Clara, a member of the Woman's Art Club of New York, worked in oil, watercolor and pastel and was known for portraits, studies of flowers and views of Cape Cod, Holland, Cornwall, Brittany and Venice. (Her works are usually signed C. W. Lathrop.) She exhibited at venues including the Paris Salon (1891), 1893 World's Columbian Exposition (Palace of Fine Arts), Pennsylvania Academy of the Fine Arts (1887, 1891, 1895, 1898), Art Institute of Chicago (1889, 1892, 1896, 1898), Boston Art Club (1890, 1892), American Water Color Society (1892, 1898), Art Association of Indianapolis (1892), Gill's Art Galleries in Springfield (1889, 1890), Woman's Art Club (1892, 1893, 1894), National Academy of Design (1892, 1893), the Art Club of Philadelphia (1892, 1893) and the New York Water Color Club (1893, 1895, 1897). Critics lauded her work in publications including The Art Amateur,[2] Quarterly Illustrator[3] and the New York Times.[4] The Springfield Republican praised her skill at rendering “every delicate shade imaginable”[5] and observed that Susie “has a genius for figure drawing and character.”[6] Susie worked mainly in watercolor and pen and ink, specializing in scenes of Greek mythology and rural Massachusetts. She exhibited at the Art Institute of Chicago (1889), American Water Color Society (1889, 1892, 1893), Boston Art Club (1890, 1891) and Art Club of Philadelphia (1892). She illustrated M. Helen Beckwith's children's book, In Mythland,[7] and published sketches of local scenery in Picturesque Hampshire[8] and The History of Florence, Massachusetts.[9] Bessie, a member of the Society of Arts and Crafts of Boston, tooled leather and wood for furniture and panels in medieval and Renaissance styles. She showed at the 1893 World's Columbian Exposition (Woman's Building's Record Room), Detroit Architectural Club (1909) and Smith College (1913, 1914). The Springfield Republican described her furniture as evidence that her “hand is sure and her eye true."[10] The sisters held group shows and intellectual salons at their studio in downtown Northampton (Bernard Berenson lectured there in 1894), which was draped with fishnets and packed with paintings, prints, embroideries, woodcarvings and ceramics.[11] [12]

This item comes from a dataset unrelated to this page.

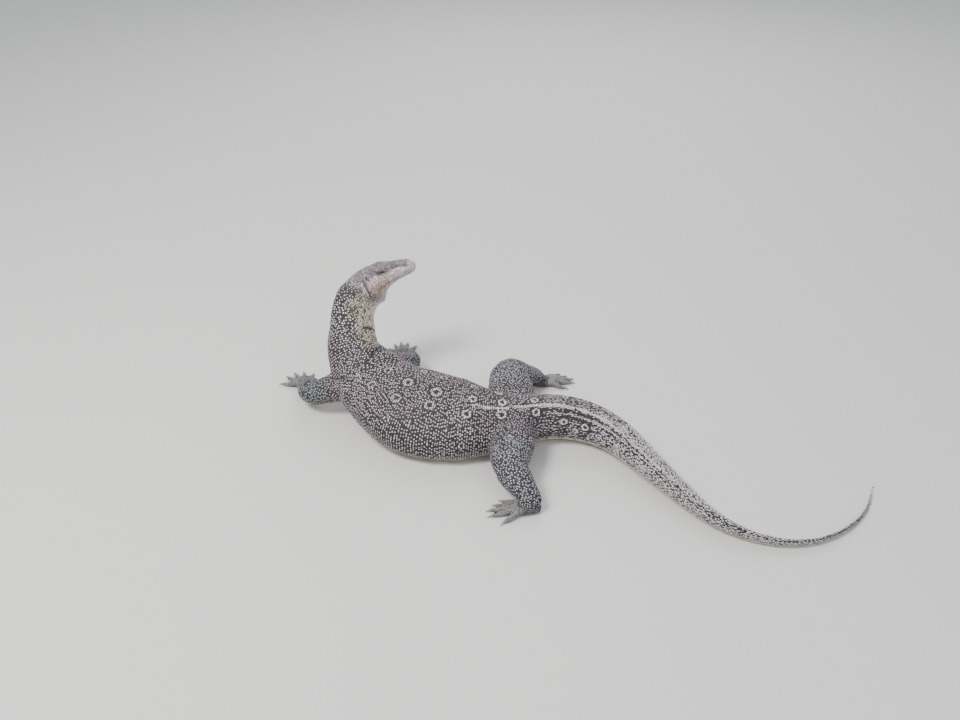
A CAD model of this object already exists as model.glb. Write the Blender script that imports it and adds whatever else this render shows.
# %% [markdown]
# # A water monitor lizard, life size
# The part is a whole animal: head, neck, trunk, four legs with clawed feet and a long tail, lying on
# a level floor with its head raised and turned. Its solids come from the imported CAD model. Here the
# flesh gets one skin without seams, and over it thousands of small scales, each a solid bead. The
# animal faces -X, its tail runs off along +X, and Z is up. Everything is in metres.

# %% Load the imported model
import itertools
import math
import time

import bmesh
import bpy
import numpy as np
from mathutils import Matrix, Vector
from mathutils.bvhtree import BVHTree
from mathutils.kdtree import KDTree


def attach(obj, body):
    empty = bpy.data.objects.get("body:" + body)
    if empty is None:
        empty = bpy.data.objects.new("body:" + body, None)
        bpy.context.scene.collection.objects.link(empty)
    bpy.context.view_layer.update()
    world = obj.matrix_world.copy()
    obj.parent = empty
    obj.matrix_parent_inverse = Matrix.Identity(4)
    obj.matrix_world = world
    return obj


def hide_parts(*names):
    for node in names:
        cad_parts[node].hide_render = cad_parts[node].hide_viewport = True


START = time.time()
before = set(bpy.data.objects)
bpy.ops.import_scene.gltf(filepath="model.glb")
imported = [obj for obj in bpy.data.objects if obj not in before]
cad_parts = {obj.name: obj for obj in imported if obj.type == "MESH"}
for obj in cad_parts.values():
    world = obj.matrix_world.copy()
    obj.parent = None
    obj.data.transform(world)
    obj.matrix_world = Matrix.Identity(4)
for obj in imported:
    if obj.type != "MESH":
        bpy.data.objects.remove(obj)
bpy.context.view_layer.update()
print("nodes", len(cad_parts))


def clock(what):
    print(f"{time.time() - START:6.1f} s  {what}")


# %% [markdown]
# ## The studio
# A lizard is dark and matt with a slight shine on each scale, so it reads best in broad soft light
# with one side a little stronger: a large key light from the upper left, a wide fill over the
# camera and a weak light from behind that draws the rim of the back. The floor is plain and pale and
# much larger than the animal. The camera looks down on the animal at 33.5 degrees, as one does
# standing beside it.

# %% The floor, the lights and the camera
FLOOR_COLOUR, FLOOR_HALF = (0.66, 0.65, 0.63), 14.0
SKY_COLOUR, SKY_STRENGTH = (0.9, 0.94, 1.0, 1.0), 0.72
CAMERA_PLACE, CAMERA_TILT, LENS, SENSOR = (0.10, -1.64, 1.29), 56.5, 33.75, 36.0
LIGHTS = (  # name, place, what it points at, size, power and colour
    ("key", (-1.5, -1.0, 2.9), (0.05, 0.0, 0.05), 1.2, 122, (1.0, 0.98, 0.95)),
    ("fill", (1.6, -2.4, 2.4), (0.2, -0.1, 0.05), 2.6, 30, (0.95, 0.97, 1.0)),
    ("rim", (0.6, 3.2, 3.0), (0.1, 0.6, 0.0), 3.0, 80, (1.0, 1.0, 1.0)),
)


def new_piece(name, data):
    """An object in the scene, made of a mesh, a light or a camera."""
    piece = bpy.data.objects.new(name, data)
    bpy.context.scene.collection.objects.link(piece)
    return piece


def new_material(name, values):
    """A material, its node tree and its shader, with the plain values set on the shader."""
    material = bpy.data.materials.new(name)
    material.use_nodes = True
    shader = material.node_tree.nodes["Principled BSDF"]
    for socket, value in values.items():
        shader.inputs[socket].default_value = value
    return material, material.node_tree, shader


def studio_floor(half=FLOOR_HALF):
    corners = [(-half, -half, 0), (half, -half, 0), (half, half, 0), (-half, half, 0)]
    mesh = bpy.data.meshes.new("studio_floor")
    mesh.from_pydata(corners, [], [(0, 1, 2, 3)])
    finish = {"Base Color": (*FLOOR_COLOUR, 1.0), "Roughness": 0.75}
    mesh.materials.append(new_material("studio_floor", finish)[0])
    new_piece("studio_floor", mesh)


def soft_light(name, place, target, size, power, colour):
    light = bpy.data.lights.new(name, "AREA")
    light.shape, light.size, light.energy, light.color = "DISK", size, power, colour
    lamp = new_piece(name, light)
    lamp.location = place
    lamp.rotation_euler = (Vector(target) - Vector(place)).to_track_quat("-Z", "Y").to_euler()


def studio_sky():
    world = bpy.data.worlds.new("studio")
    world.use_nodes = True
    sky = world.node_tree.nodes["Background"].inputs
    sky["Color"].default_value, sky["Strength"].default_value = SKY_COLOUR, SKY_STRENGTH
    bpy.context.scene.world = world


def studio_camera():
    lens = bpy.data.cameras.new("camera")
    lens.lens, lens.sensor_width, lens.clip_start = LENS, SENSOR, 0.05
    camera = new_piece("camera", lens)
    camera.location = CAMERA_PLACE
    camera.rotation_euler = (math.radians(CAMERA_TILT), 0.0, 0.0)
    bpy.context.scene.camera = camera


studio_floor()
for light in LIGHTS:
    soft_light(*light)
studio_sky()
studio_camera()
print("lights", [light[0] for light in LIGHTS])

# %% [markdown]
# ## Two kinds of curve
# The animal is drawn from a few measured places. A natural spline bends as little as it can, so it
# suits the backbone. The widths and depths must never swing past the measured values, or the body
# would bulge between them, so they follow a curve that eases through each knot.

# %% Curves through knots
def natural_spline(knots, values, at):
    """Values of the smooth natural cubic curve through the knots."""
    knots, values, at = np.asarray(knots, float), np.asarray(values, float), np.asarray(at, float)
    count = len(knots)
    step = np.diff(knots)
    system = np.eye(count)
    right_side = np.zeros(values.shape)
    slope = np.diff(values, axis=0) / step[:, None]
    for i in range(1, count - 1):
        system[i, i - 1:i + 2] = step[i - 1], 2 * (step[i - 1] + step[i]), step[i]
        right_side[i] = 6 * (slope[i] - slope[i - 1])
    bend = np.linalg.solve(system, right_side)
    i = np.clip(np.searchsorted(knots, at) - 1, 0, count - 2)
    h, a, b = step[i][:, None], (knots[i + 1] - at)[:, None], (at - knots[i])[:, None]
    return (bend[i] * a**3 + bend[i + 1] * b**3) / (6 * h) + (values[i] / h - bend[i] * h / 6) * a + (
        values[i + 1] / h - bend[i + 1] * h / 6) * b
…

In 1906, Clara was appointed successor to Smith College art teacher Mary Rogers Williams (1857–1907). In June 1907, Clara died suddenly of meningitis.[13] [14] After her death, Bessie and Susie continued teaching but largely stopped exhibiting artwork. Institutions that own Lathrop pieces include the Smith College Museum of Art (Clara's portrait, A French Flower Girl, SC 1907:1-1), Harvard's Houghton Library (Clara's 1897 pastel portrait of Emily Dickinson's sister-in-law Susan, MS Am 1118.9) and the Emily Dickinson Museum (Bessie's triangular chair based on German models). Susie is portrayed at her easel outdoors in the Hestia Art Collective's 1980 mural, The History of Women in Northampton.
During the Hestia Mural 35th Anniversary Lecture on November 7, 2015, The New York Times contributor Eve M. Kahn spoke about the sisters' artistic salon, travels, exhibitions, and teaching posts, among other topics.

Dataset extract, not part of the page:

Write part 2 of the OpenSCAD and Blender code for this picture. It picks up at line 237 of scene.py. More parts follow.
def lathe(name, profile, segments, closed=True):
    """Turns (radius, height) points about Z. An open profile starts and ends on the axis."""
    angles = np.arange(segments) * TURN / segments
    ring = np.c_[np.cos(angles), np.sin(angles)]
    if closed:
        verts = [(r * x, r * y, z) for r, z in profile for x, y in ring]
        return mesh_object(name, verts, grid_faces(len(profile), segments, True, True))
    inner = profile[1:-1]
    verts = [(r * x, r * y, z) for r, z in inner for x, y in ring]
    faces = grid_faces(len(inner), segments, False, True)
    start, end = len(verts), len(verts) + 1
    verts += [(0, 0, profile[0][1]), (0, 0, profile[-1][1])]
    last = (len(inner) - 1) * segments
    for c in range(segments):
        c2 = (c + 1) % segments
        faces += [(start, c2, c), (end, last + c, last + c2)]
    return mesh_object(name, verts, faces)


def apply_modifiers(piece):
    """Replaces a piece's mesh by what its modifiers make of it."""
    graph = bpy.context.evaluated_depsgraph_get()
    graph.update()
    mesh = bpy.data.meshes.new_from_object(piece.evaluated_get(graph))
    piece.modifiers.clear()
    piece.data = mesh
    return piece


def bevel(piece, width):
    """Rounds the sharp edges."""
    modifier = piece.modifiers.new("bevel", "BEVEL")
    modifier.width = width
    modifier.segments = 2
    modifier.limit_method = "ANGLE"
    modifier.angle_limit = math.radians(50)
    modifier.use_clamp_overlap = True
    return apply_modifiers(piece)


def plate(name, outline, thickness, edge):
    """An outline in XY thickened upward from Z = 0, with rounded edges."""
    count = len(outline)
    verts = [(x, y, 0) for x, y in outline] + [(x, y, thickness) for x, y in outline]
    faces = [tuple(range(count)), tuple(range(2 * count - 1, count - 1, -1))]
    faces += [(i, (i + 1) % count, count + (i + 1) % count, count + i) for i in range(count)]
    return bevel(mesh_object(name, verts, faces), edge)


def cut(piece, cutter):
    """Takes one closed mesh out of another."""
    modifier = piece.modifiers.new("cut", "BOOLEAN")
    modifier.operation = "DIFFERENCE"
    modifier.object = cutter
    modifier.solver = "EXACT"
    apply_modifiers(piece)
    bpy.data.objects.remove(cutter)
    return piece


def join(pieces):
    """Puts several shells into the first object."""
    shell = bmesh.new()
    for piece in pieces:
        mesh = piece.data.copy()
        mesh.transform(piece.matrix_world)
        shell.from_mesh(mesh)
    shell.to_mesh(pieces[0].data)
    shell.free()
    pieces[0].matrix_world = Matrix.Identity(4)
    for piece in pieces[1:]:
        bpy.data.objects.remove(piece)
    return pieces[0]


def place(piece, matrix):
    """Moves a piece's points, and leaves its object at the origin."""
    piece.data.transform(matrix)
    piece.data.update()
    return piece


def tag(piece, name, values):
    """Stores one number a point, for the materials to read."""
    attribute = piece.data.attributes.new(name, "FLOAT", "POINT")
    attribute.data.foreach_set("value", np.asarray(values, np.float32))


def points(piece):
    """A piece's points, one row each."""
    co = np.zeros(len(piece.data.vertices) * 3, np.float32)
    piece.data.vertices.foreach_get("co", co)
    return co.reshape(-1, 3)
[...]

The sisters were buried next to each other at the Bridge Street Cemetery in Northampton.[15]
Historic Northampton owns Lathrop family letters, paintings, sketches, Bessie's tooled leather strip, photos including images of Bessie's carvings, a painted wood Dachshund made by a Clarke student, and extensive files about the sisters' careers. Northampton's Forbes Library also has Lathrop family documents.[16]